Technology: November 2009 Archives

Modern gaming

10 November 2009

Some 25 years ago, I played a game called Elite on the BBC Micro. Some people still go a bit misty-eyed over it, recalling happy days when spaceships that looked like coathangers were the bleeding-edge in terms of computer game realism. The game picked up a lot of fans because, unlike others on the Beeb, such as the venerable Chuckie Egg (a bit like Donkey Kong but with a chicken, or a duck, or something), it was fairly open-ended. There was no plot as such that guides many of today's more filmic experiences.

And it let you go bad. The trouble with Elite was that, being based on trading stuff and avoiding the odd raid from space pirates, it could get a bit dull. So, to liven stuff up, it was tempting to turn to drugs running and vandalism. This, naturally, did not make you all that popular with the police in the game who would try to blow you and your ship out of the sky if you happened by their space station. That was unless you got your retaliation in first. One trick was to arm up with lots of firepower on the back of the ship in a space station, leave and then hover just outside. After a few minutes, another ship, presumably with innocent passengers aboard, would try to leave. But with an overarmed ship, all you had to do was blast away and then keep blasting because the game's logic had the police ships camped up inside the space station.

You could keep going for hours because the game wasn't programmed to deal with this scenario. But the novelty soon wears off and it's time to cut and run. I honestly can't remember if my in-game character ever survived the ensuing onslaught but I vaguely remember that, if you knew what you were doing, you could make to the point where you could transfer to another system where there might not be a bounty on your head.

As I recall, I don't think Elite ever stirred up scare stories about encouraging kids and teenagers to do evil. But, the mixture of weaponry (for self-defence you understand) and a slightly more freeform game structure than usual meant the choice was there.

Fast forward 25 years and we have a fairly transparent publicity stunt by a games developer turning into one more call to get nasty games banned. Ahead of the launch but in good enough time to let the opprobrium build up, some game sites posted footage of the 'nasty level' in Modern Warfare 2, in which your character attempts to curry favour with a bunch of Russian terrorists by gunning down civilians in an airport terminal only to be despatched as an infiltrator at the end. This, apparently, is an optional level that, being optional, is not critical to the game other than its role as atrocity exhibition to secure headlines. I have to say that it worked a treat although it begs the question of what the next games developer will do. (Has anyone done Spanish Inquisition - The Torquemada Years yet? It has two levels to complete: the repression of conversos, Moriscos, Protes...it has three levels...)

The difference, and only difference, lies in the level of realism. It's one thing to shoot up a glowing coathanger. Stepping over the bloody body of a victim you've just (albeit virtually) shot in the back is a very different experience. But which is worse? Genocides often rely on one ruling elite convincing their populace that The Other is not human. It's not really killing at all because they are beneath you. If you look at the nasty level and think "that really is quite sick" then I think the game has done very little to damage your sense of morality.

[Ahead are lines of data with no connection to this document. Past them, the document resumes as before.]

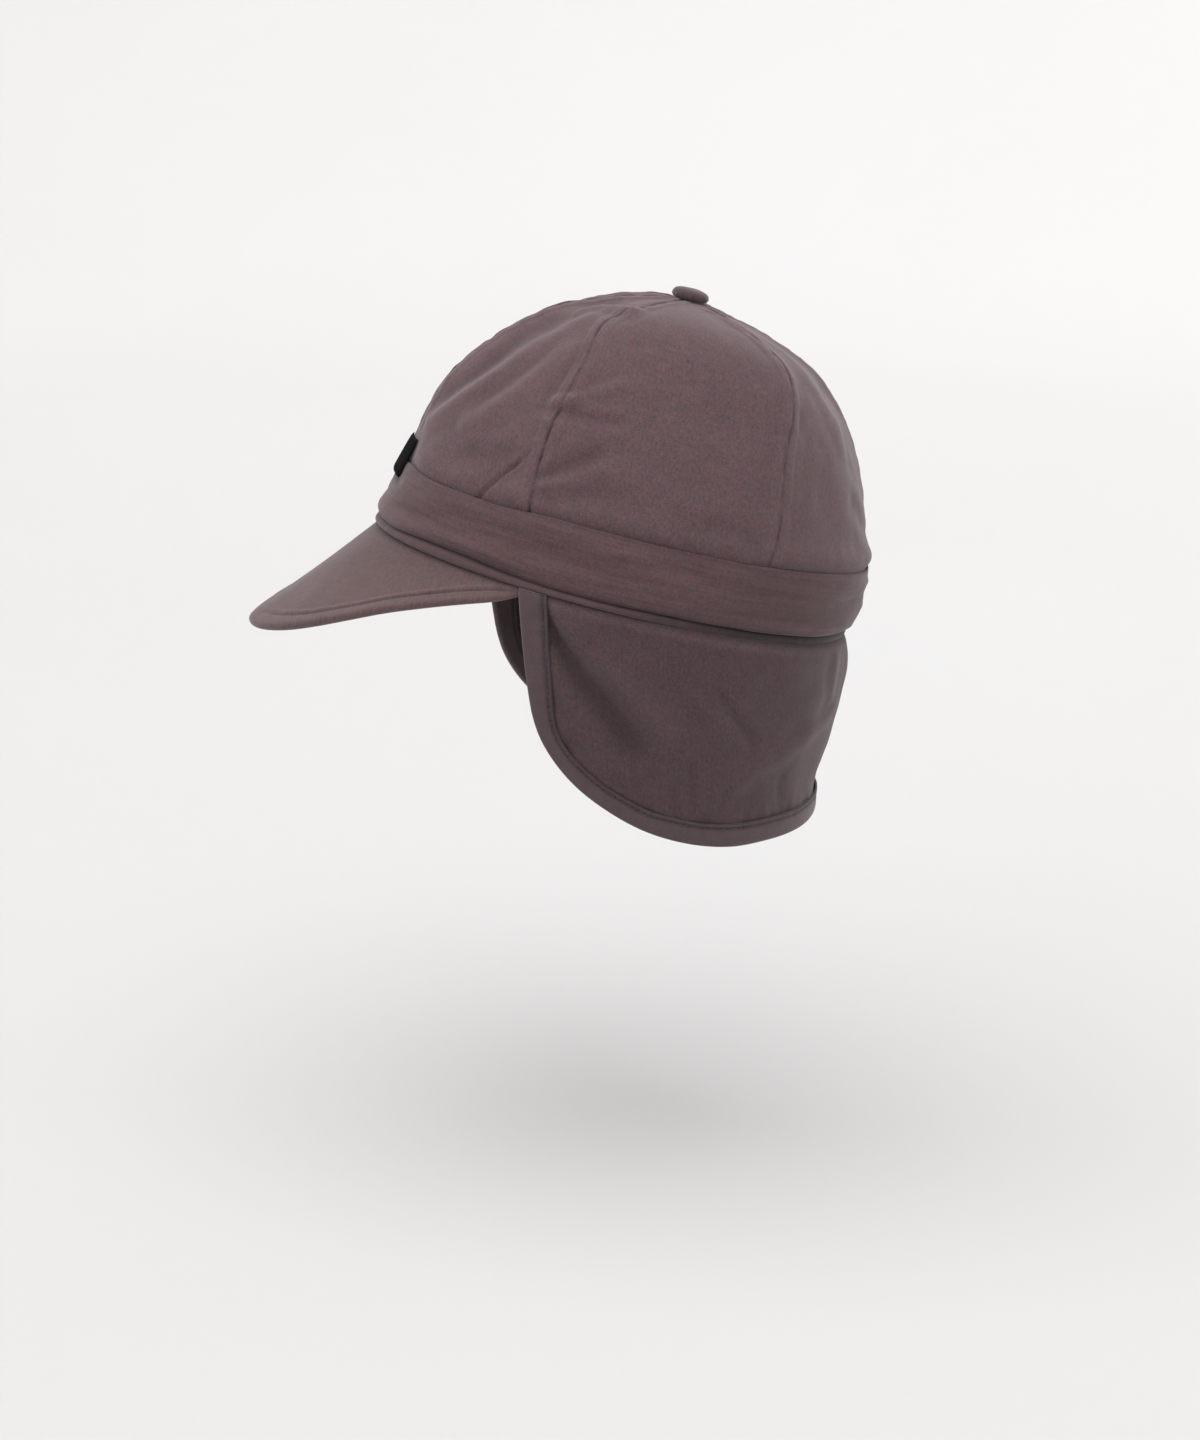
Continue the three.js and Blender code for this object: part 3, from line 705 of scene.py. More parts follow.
@dataclass
class HeadForm:
    """The shape that the whole cap follows: an egg-shaped plan and a table of crown sections."""

    length: float = 197.2
    width: float = 161.0
    front_narrowing: float = 0.05
    crown_height: float = 119.0
    crown_wall: float = 1.5
    worn_tilt: float = 14.3
    panel_ridge: float = 0.07
    ridge_from: float = 0.3
    ridge_full: float = 0.85
    seam_turns: tuple[float, ...] = (0.0, 57.5, 120.0, 180.0, 240.0, 302.5, 360.0)
    seam_leans: Table = table(
        "height front side",
        (0.0, 0.0, 0.0), (30.0, -0.6, -4.6), (41.0, -1.5, -3.0), (55.0, -2.0, -1.9),
        (75.0, -2.5, -0.8), (90.0, -3.6, 2.0), (98.0, -5.8, 3.4), (107.0, -9.5, 5.6),
        (112.5, -7.0, 5.0), (118.6, 0.0, 0.0),
    )
    band_edges: Table = table(
        "turn height",
        (0.0, 29.3), (10.0, 28.9), (20.0, 27.5), (32.0, 27.4), (44.0, 27.7), (52.0, 28.4),
        (60.0, 29.3), (68.0, 30.0), (180.0, 30.0),
    )
    sections: Table = table(
        "height reach spread lean",
        (0.0, 1.0, 1.0, 0.0), (0.126, 0.998, 1.004, 0.025), (0.252, 0.99, 0.998, 0.036),
        (0.353, 0.967, 0.972, 0.032), (0.454, 0.934, 0.935, 0.026), (0.555, 0.891, 0.892, 0.022),
        (0.655, 0.821, 0.845, 0.029), (0.739, 0.74, 0.803, 0.036), (0.815, 0.645, 0.75, 0.041),
        (0.878, 0.54, 0.672, 0.043), (0.924, 0.405, 0.572, 0.04), (0.957, 0.285, 0.44, 0.036),
        (0.981, 0.16, 0.28, 0.031), (0.996, 0.035, 0.055, 0.026),
    )

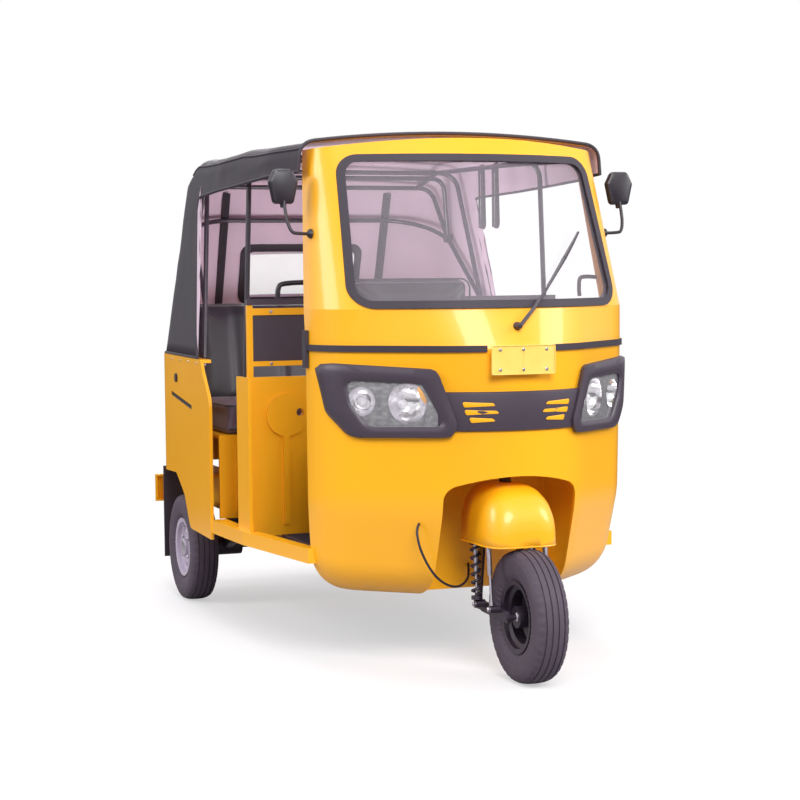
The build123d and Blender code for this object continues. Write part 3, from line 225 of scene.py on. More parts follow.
def weave(tree, place, thread_mm, soft):
    """Square net of threads over soft creases. The real thread is under a millimetre, drawn coarser to show."""
    sockets = {"Vector": place, "Scale": per(thread_mm) / 20.0}
    ways = [add(tree, "ShaderNodeTexWave", sockets, bands_direction=way) for way in ("Y", "Z")]
    net = add(tree, "ShaderNodeMath", {0: ways[0].outputs[1], 1: ways[1].outputs[1]}, operation="MAXIMUM")
    both = add(tree, "ShaderNodeMath", {0: net.outputs[0], 1: soft, 2: CREASE_SHARE}, operation="MULTIPLY_ADD")
    return both.outputs[0]


def make_finishes():
    for name, (constants, tones, pattern, bump) in RECIPES.items():
        made = bpy.data.materials.new(name)
        made.use_nodes = True
        tree = made.node_tree
        shader = next(n for n in tree.nodes if n.type == "BSDF_PRINCIPLED")
        for key, value in constants.items():
            shader.inputs[key.replace("_", " ")].default_value = value
        place = add(tree, "ShaderNodeTexCoord").outputs["Object"]
        factor = texture(tree, place, *pattern)
        if len(tones) == 3:
            low, high = (tone(getattr(colours(), tones[0]), share) for share in tones[1:])
        else:
            low, high = (linear(code) for code in tones)
        wander = add(tree, "ShaderNodeMix", {0: factor, 6: low, 7: high}, data_type="RGBA")
        tree.links.new(wander.outputs[2], shader.inputs["Base Color"])
        if bump:
            source, strength, depth_mm = bump
            if source is None:
                height = factor
            elif isinstance(source, float):
                height = weave(tree, place, source, factor)
            else:
                height = texture(tree, place, *source)
            lift = add(tree, "ShaderNodeBump",
                       {"Height": height, "Strength": strength, "Distance": depth_mm * MM})
            tree.links.new(lift.outputs["Normal"], shader.inputs["Normal"])
        FINISHES[name] = made


# ------------------------------------------------------------------ shape building
class Shape:
    """Faces gathered for one piece, each with the number of its finish."""

    def __init__(self):
        self.points, self.faces, self.finish = [], [], []

    def add(self, points, faces, finish=0):
        base = len(self.points)
        self.points += [Vector(p) for p in points]
        self.faces += [tuple(base + i for i in face) for face in faces]
        self.finish += [finish] * len(faces)
        return self

    def loft(self, loops, finish=0, ring=True, ends=(True, True)):
        """Skin over loops of equal length; ring closes each loop, ends caps the first and the last."""
        count = len(loops[0])
        faces = []
        for row in range(len(loops) - 1):
            for i in range(count if ring else count - 1):
                j = (i + 1) % count
                faces.append((row * count + i, row * count + j, (row + 1) * count + j, (row + 1) * count + i))
        if ends[0]:
            faces.append(tuple(reversed(range(count))))
        if ends[1]:
            faces.append(tuple(range((len(loops) - 1) * count, len(loops) * count)))
        return self.add([p for loop in loops for p in loop], faces, finish)

    def tube(self, path, radius, sides=12, finish=0, ring=False, flat=None):
        """Round bar along a path; flat=(width, thickness) makes it a strap instead."""
        path = [Vector(p) for p in path]
        loops, across = [], None
        for i, here in enumerate(path):
            after = path[(i + 1) % len(path)] if ring or i + 1 < len(path) else here
            before = path[i - 1] if ring or i else here
            ahead = (after - before).normalized()
            if across is None:
                across = ahead.orthogonal().normalized()
            across = (across - ahead * across.dot(ahead)).normalized()
            up = ahead.cross(across)
            r = radius[i] if isinstance(radius, (list, tuple)) else radius
            loops.append([here + spoke * r for spoke in spokes(across, up, sides, *(flat or (1.0, 1.0)))])
        if ring:
            loops.append(loops[0])
        return self.loft(loops, finish, ends=(not ring, not ring))

    def turned(self, profile, centre, axis, sides=48, finish=0, closed=False):
        """Revolve (distance along the axis, radius) rows about an axis through centre."""
        axis = Vector(axis).normalized()
        across = axis.orthogonal().normalized()
        ring = spokes(across, axis.cross(across), sides)
        rows = list(profile) + ([profile[0]] if closed else [])
        loops = [[centre + axis * d + spoke * r for spoke in ring] for d, r in rows]
        return self.loft(loops, finish, ends=(not closed, not closed))

    def plate(self, outline, low, high, edge, place, finish=0):
        """Outline of (a, b) points as a plate from level low to high, its rims softened by edge."""
        levels = [(edge, low), (0.3 * edge, low + 0.3 * edge), (0.0, low + edge), (0.0, high - edge),
                  (0.3 * edge, high - 0.3 * edge), (edge, high)]
        return self.loft([[place(a, b, level) for a, b in inset(outline, amount)] for amount, level in levels],
                         finish)

    def bolt(self, centre, axis, size, finish=0):
        """Hexagon head on a washer."""
        washer, head = ((0.0, 1.15), (0.18, 1.15), (0.2, 0.9)), ((0.2, 1.0), (0.8, 1.0), (0.95, 0.82))
        for profile, sides in ((washer, 20), (head, 6)):
            self.turned([(size * d, size * r) for d, r in profile], centre, axis, sides, finish)
        return self

    def make(self, name, body, slot, *materials, hard=38.0, replaces=()):
        mesh = bpy.data.meshes.new(name)
        mesh.from_pydata(self.points, [], self.faces)
        for material in materials:
            mesh.materials.append(FINISHES[material])
        mesh.polygons.foreach_set("material_index", self.finish)
        work = bmesh.new()
        work.from_mesh(mesh)
        bmesh.ops.remove_doubles(work, verts=work.verts, dist=1e-6)
        bmesh.ops.recalc_face_normals(work, faces=work.faces)
        work.to_mesh(mesh)
        work.free()
        mesh.shade_smooth()
        mesh.set_sharp_from_angle(angle=math.radians(hard))
        return settle(bpy.data.objects.new(name, mesh), body, replaces)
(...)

It's very easy to think banning is the right thing to do when you see the sub-Beavis & Butthead comments under some of the videos ("lol, they blew up the elevator", "I want to see how you can blow a head with a rifle", ffnn, ffnn, hurr hurr). But most people know the difference between the world of a game and reality. You need to watch out for those who don't but the presence of video games don't make them any more or less dangerous: these are people for whom society has no meaning anyway.

The most disturbing comment I saw though, and more than a couple of times was "There is no such thing as in-game morals". I could see the point: I took advantage of that aspect of computing gaming playing Elite. But, there are parts of gaming that do leak into real life, particularly in massively multiplayer games where forms of money now change hands. Blowing away a friend in a deathmatch repeatedly has no knock-on consequences other than bruised egos if they're the ones who keep staring down the barrel of a rocketlauncher. But there are more subtle problems that are starting to emerge where in-game actions have real-world consequences, if only minor for the moment. For example, social engineering outside the game itself has been used to cheat World of Warcraft players out of their in-game money. No in-game morals? That's not a situation that's likely to hold up much longer.